Gas sensing behavior of palladium oxide for carbon monoxide at low working temperature

Abstract

To explore the potential of late transition metal oxides as gas-sensing material, the mechanism and sensing performance of palladium oxide at low working temperature (<100°C) were studied. The temperature-dependent response of as-synthesized PdO exhibited excellent sensitivity to different CO concentrations at different operating temperatures from 25°C to 100°C which is possibly due to the different amount of adsorption of CO at different temperatures. The oscillatory response to CO was observed in oxygen-free environment at 100°C that might be the oscillation between adsorption and desorption of CO on PdO surface. The oxygen deficient PdOx synthesized by calcinations the sample in reducing environment was compared to well-crystalline PdO on the sensing behavior to CO in different oxygen atmosphere.
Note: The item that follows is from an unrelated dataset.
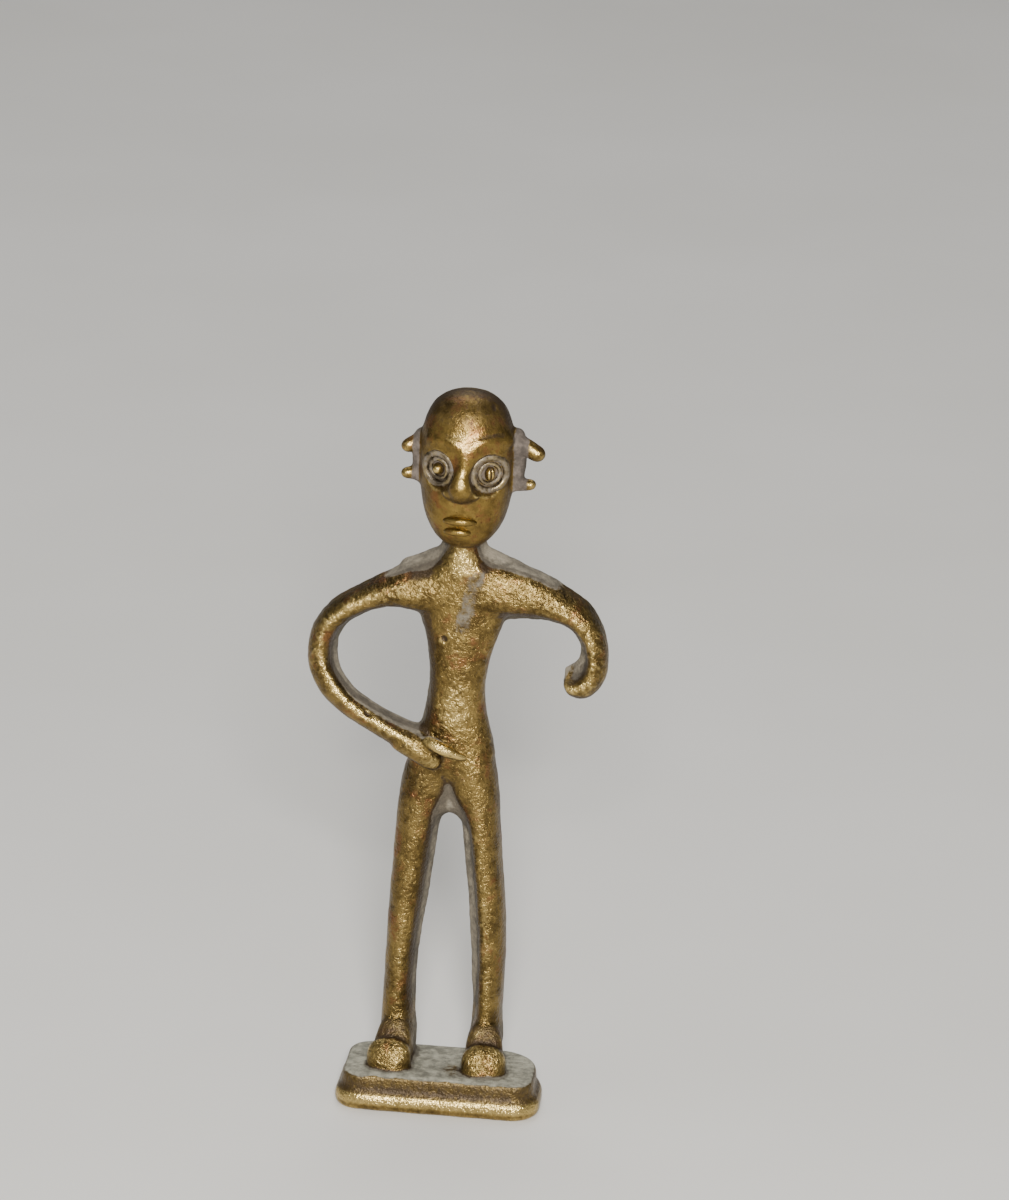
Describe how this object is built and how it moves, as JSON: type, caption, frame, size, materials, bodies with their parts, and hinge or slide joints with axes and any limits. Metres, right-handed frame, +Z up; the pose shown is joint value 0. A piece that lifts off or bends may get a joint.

In rich oxygen condition, both types of PdO maintain the long-term stability to the CO sensing. However, in pure nitrogen, lattice oxygen from well-crystalline and deficient PdO has different activity in gas sensing. Based on the correlation between rate of catalytic reaction and rate of response of sensor, the reactivity of different oxygen species, which are chemisorbed oxygen, lattice oxygen from PdO and PdOx, was compared and analyzed. The results indicated that the possible order of reactivity in CO oxidation from high to low was: PdOx (x<1)>chemisorbed oxygen>PdO.